There are 450 women who bead for Monkeybiz. They are provided with free materials in order design creative and unique beadwork designs. They are also provided with a soup kitchen and health services. It was said that the animal figures made are distorted because many of the women have never seen real animals before. The women made the animals simply by looking at pictures or designs they are given. I was so surprised when she said this. I had not realized that people do not get the chance to see animals–even though they live in Africa. It made me realize how privileged I have been, especially on this trip.
For instance, a couple of days ago, I was lucky enough to wake up to a giraffe hanging outside my window where as some people have never seen one in their whole life. Also, I was speaking with one of our tour guides from Pretoria and she said she has not even been to Cape Town yet. It made me realize that I have been able to do so much here in so little time, that natives simply do not have the privilege of doing. Despite the fact they had not seen real animals, I think their imagination portrayed in the animal makes the beadwork even more special. The artwork they create gets a tag with their name on it so followers can always follow their favorite artist. Beadwork is coming back and becoming popular with this contemporary art form.
Monkeybiz also deposits money in their artists’ bank account, which they had to teach them about as well as the aspect of a bank. It is interesting to realize that some people do not have a need for a bank as they merely do not make enough money in the long run. Also, there is no one there to educate them about this stuff as those before them might not have needed a bank account. I think it is very beneficial for these women, as well as provides them with a great sense of structure.
Each woman is paid according to size of artwork. This money provides them with income to support their families as well as hope to carry on.
Business is 85-90% exported to the United States. ABC Carpet & Home in NYC is a big supporter of project and has been selling Monkeybiz products for around 10 years.
Allowing women to express themselves is something they thought they’d never be able to do. It touches a lot of their souls. It gives people hope and before there wasn’t any. When Joan told us this bit of information it made me thankful that there are people out there in the world looking out for ways to help others. This whole trip has made me look at situations and people in a new light and I think that even though this business contains only 450 women, it started with one and is hopefully expanding to help even more. People buy it because it’s unique and it makes a huge difference at the end -charities want to help but are unsure how, and it helps when they buy something as it goes to something good. I also was shocked that they do not advertise at all, they simply rely on word of mouth.
I think that it is even cooler that after Professor Gallay has showed us this place, we will to help spread the word. As many of us bought presents for others, hopefully they can help spread the word as well.
Monumental Stop: The Slave Lodge
When first entering the Slave Lodge I was somewhat confused as to what it was exactly. There were signs that said museum so I obviously assumed that was what it is. However, the Slave Lodge is very unique.
The Slave Lodge is a heritage site now that serves as a place of memory and reflection from where slaves used to be traded. It was interesting because one side was dedicated to the whole process of slave trading and the steps that went behind it.
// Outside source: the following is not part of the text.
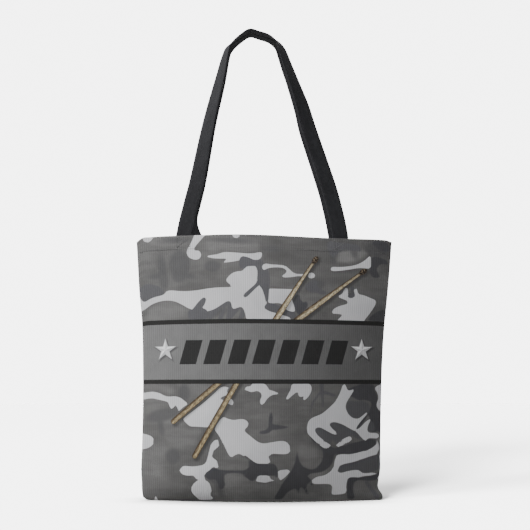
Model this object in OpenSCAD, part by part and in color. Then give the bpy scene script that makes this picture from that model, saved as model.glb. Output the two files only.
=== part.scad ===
/* [Bag] */
// Width of the bag laid flat
flat_w = 406.4; // [404:0.1:412]
// Height of the mouth's middle above the base
bag_h = 412; // [380:440]
// Width of the filled bag across its lower half
belly_w = 372; // [360:380]
// Width across the two side seams at the mouth
mouth_w = 401.4; // [396:403]
// How far the mouth drops from its middle to each side seam
corner_drop = 6; // [0:12]
// Height at which the bag reaches its full depth
belly_h = 95; // [60:140]
// Depth of the flat base as a share of the full depth
base_share = 0.32; // [0.2:0.01:0.5]

/* [Cloth] */
// Thickness of the printed cloth
cloth_t = 1; // [0.8:0.1:1.4]
// Height of the turned-in hem
hem_h = 25; // [18:32]
// Width of the overlocked seam allowance
allowance_w = 9; // [7:12]
// Thickness of a bead of thread
thread_t = 0.6; // [0.4:0.1:0.8]

/* [Handles] */
// Width of the webbing
webbing_w = 25.4; // [20:0.1:28]
// Thickness of the webbing
webbing_t = 1.6; // [1.2:0.1:2]
// Middle of the front handle's left end, left of the bag's middle
left_end_x = 126; // [115:0.5:128]
// Middle of the front handle's right end, right of the bag's middle
right_end_x = 120; // [115:0.5:128]
// Height of the top of the handles above the mouth
handle_rise = 328.8; // [280:0.1:360]
// How much nearer the middle the back handle's left end is sewn
back_left_inset = 16; // [0:0.5:18]
// How much nearer the middle the back handle's right end is sewn
back_right_inset = 4.5; // [0:0.5:18]
// Depth of a handle's crown in front of or behind the middle plane
crown_y = 12.95; // [12.95:0.05:18]

/* [Hidden] */

// Columns across a panel
columns = 28;
// Clearance between two layers that lie on each other
layer_gap = 0.15;
// Height at which a handle's free loop starts, above the mouth
loop_gap = 0.2;
// Distance of the hem stitching above the hem's lower edge
stitch_inset = 3;
// Height of a handle's sewn end
end_h = 22;
// Depth of a handle's sewn end below the mouth
end_drop = 1;
// Margin of the box stitching inside the webbing's edges
box_margin = 2.2;
// Heights over which the back handle's legs come into line with the front's
left_merge_h = 36;
right_merge_h = 400;
// Stations along a handle
stations = 96;

belly_half_w = belly_w / 2;
mouth_half_w = mouth_w / 2;
hem_foot = bag_h - hem_h;
foot_top = 1.4 * cloth_t;
cloth_color = [0.46, 0.46, 0.45];
webbing_color = [0.13, 0.13, 0.15];
thread_color = [0.22, 0.22, 0.22];

// ---- the shape of the filled bag ----

// Half the bag's width at height z: straight below, opening towards the mouth
function half_w(z) =
    belly_half_w + (mouth_half_w - belly_half_w) * pow(max(z, 0) / bag_h, 2.5);

// Depth of a shallow arc of the flat width over the chord 2 * hw
function arc_depth(hw) = 2 * hw * sqrt(3 / 8 * (flat_w / (2 * hw) - 1));

// Share of the full depth at height z: the underside rolls up to the belly
function fill_share(z) =
    z >= belly_h
        ? 1
        : base_share + (1 - base_share) * sqrt(1 - pow(1 - max(z, 0) / belly_h, 2));

function depth(z) = arc_depth(half_w(z)) * fill_share(z);

// Real height of nominal height z at the share s of the half width
function drooped(z, s) = z * (1 - corner_drop / bag_h * pow(abs(s), 4));

// Point of a panel's outside, raised by off, at the share s and height z
function outside(s, z, off = 0) =
    [half_w(z) * s, -(depth(z) * (1 - s * s) + cloth_t + off), drooped(z, s)];

// Point of a panel's inside, where the cloth is layers deep
function inside(s, z, layers, off = 0) =
    let (
        hw = half_w(z) - 1.2 * cloth_t,
        d = depth(z) - (layers - 1) * cloth_t
    )
    [hw * s, -max(d * (1 - s * s) - off, 0), drooped(z, s)];

// ---- meshes ----

// Triangles of the walls of a tube: rows of m points, each row a closed loop
function tube_walls(rows, m) = [
    for (j = [0 : rows - 2], i = [0 : m - 1])
        let (a = j * m + i, b = j * m + (i + 1) % m)
            each [[a, a + m, b + m], [a, b + m, b]]
];

// Triangles that close a tube of four-cornered rows at its two ends
function quad_ends(rows) =
    let (e = 4 * (rows - 1))
    [[0, 1, 2], [0, 2, 3], [e, e + 2, e + 1], [e, e + 3, e + 2]];

// Solid bar swept through rows of four corners
module bar(rows) {
    polyhedron(
        points = [for (row = rows) each row],
        faces = concat(tube_walls(len(rows), 4), quad_ends(len(rows)))
    );
}

// ---- panels ----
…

Although I have learned about slavery in the past and the process behind it, it was somewhat eerie to be in a place where it all actually happened long ago.
One of the informative videos playing on display specifically said that outside lays an exact spot where slaves used to be auctioned off. This made me think of all the movies I have watched about slavery and how gruesome and degrading the process of slave trading is.
One unique aspect of this museum was the fact that one whole side was dedicated in memory of the slaves, and the other half consisted of a timeline relating to Oliver Tambo. After all I have learned throughout this semester, I thought it was surprising that this is really the only time I saw something dedicated to Oliver Tambo. He was a strong part of the ANC and I feel as though he gets neglected sometimes for whatever reason. Due to the fact that we talk so much about apartheid and the oppression that results in South Africa, I thought it was cool to see where it all began long ago.